The Botswana government responded to criticism from an anti-hunting activist, saying the number of elephants legally killed by hunters since the lifting of a hunting ban in 2019 is negligible.
South Africa-based activist Adam Cruise recently published a report titled “Trophy Hunting in Botswana: a tale of declining wildlife, corruption, exploitation and impoverishment.”
In it, Cruise, who is among the leading campaigners pushing for a ban on trophy hunting, said that the killing of elephants and other large animals threatens Botswana’s wildlife.
Additionally, he said that hunting impoverishes communities because they do not benefit from revenue generated from the sport.
Thato Raphaka, permanent secretary in Botswana’s Ministry of Environment and Tourism, described Cruise’s report as malicious and misleading. Raphaka, in a statement, said that the allotment of hunted animals is approved by international conservation body CITES, and that the number of elephants killed compared to the overall elephant population is negligible.
Elephants are considered an endangered species, but protection measures have allowed their numbers to grow in southern Africa. A recent census of the Kavango Zambezi Trans-frontier Conservation Area, or KAZA, found that nearly 230,000 elephants live in the five-country protected zone.
About 130,000 of the elephants live in Botswana.
Isaac Theophilus, the chief executive of the nonprofit Botswana Wildlife Producers Association, supported the government’s stance, saying, “Botswana is a free and democratic country capable of managing her own resources without outside interference.”
He said that the country manages its resources, including wildlife, for economic development and to improve the people’s livelihoods.
“It is not by chance that the country has so many wildlife resources roaming around,” Theophilus said.
International hunters can currently buy licenses to shoot about 300 elephants in Botswana per season. Theophilus said that number is reasonable.
“The hunting quota for elephants, which has been less than [the] 400 [that] CITES approved, is very conservative,” he said. “Based on recently released KAZA aerial survey results, the quota is less than 0.003% of the population. Any scientist can tell you that this is an extremely conservative quota.”
Conservationist Map Ives said that the government conducted countrywide consultations prior to reintroducing the sport in 2019, and that the majority of the population supported trophy hunting.
“The number of elephants hunted are of course negligible compared to those being born,” Ives said. “I don’t know if that argument holds any water. What I do know is that in a democracy, which Botswana is clearly a democracy, most of the people support hunting, based probably on a historical culture.”

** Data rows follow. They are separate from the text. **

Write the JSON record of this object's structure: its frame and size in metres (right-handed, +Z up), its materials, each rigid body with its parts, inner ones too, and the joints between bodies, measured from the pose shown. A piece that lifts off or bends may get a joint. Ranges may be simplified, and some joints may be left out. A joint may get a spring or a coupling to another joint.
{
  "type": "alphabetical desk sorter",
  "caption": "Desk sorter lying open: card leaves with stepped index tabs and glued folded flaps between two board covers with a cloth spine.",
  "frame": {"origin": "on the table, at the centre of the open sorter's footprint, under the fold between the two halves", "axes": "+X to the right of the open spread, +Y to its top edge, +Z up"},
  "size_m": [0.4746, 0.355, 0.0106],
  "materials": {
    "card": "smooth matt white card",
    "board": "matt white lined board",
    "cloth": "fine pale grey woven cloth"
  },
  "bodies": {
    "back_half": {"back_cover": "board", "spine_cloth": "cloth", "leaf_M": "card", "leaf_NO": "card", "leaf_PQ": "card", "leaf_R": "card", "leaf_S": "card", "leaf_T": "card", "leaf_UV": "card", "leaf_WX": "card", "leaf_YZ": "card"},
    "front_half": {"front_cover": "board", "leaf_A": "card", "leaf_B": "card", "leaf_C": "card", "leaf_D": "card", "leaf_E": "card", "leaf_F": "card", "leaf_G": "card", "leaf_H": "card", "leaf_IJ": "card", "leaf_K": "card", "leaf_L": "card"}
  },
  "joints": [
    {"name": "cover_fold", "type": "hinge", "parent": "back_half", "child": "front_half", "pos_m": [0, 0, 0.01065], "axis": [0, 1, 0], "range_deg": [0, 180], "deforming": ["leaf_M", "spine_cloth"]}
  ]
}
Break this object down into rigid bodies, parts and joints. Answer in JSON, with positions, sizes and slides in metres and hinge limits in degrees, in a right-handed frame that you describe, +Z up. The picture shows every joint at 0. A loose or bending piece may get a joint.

Ives said he doubts that the debate over trophy hunting will go away because of growing opposition in many Western countries, especially in Europe.
“The last outpost of hunting seemingly is here in southern Africa, where there is still a large number of elephants, for example, and there is still a number of people that get a great deal of pleasure from hunting,” he said.
Some western countries, including the United Kingdom and Germany, are pushing for a ban on legally harvested animal trophies from Africa.
A bill called the Hunting Trophies Import Prohibition is being debated before the U.K.’s House of Lords.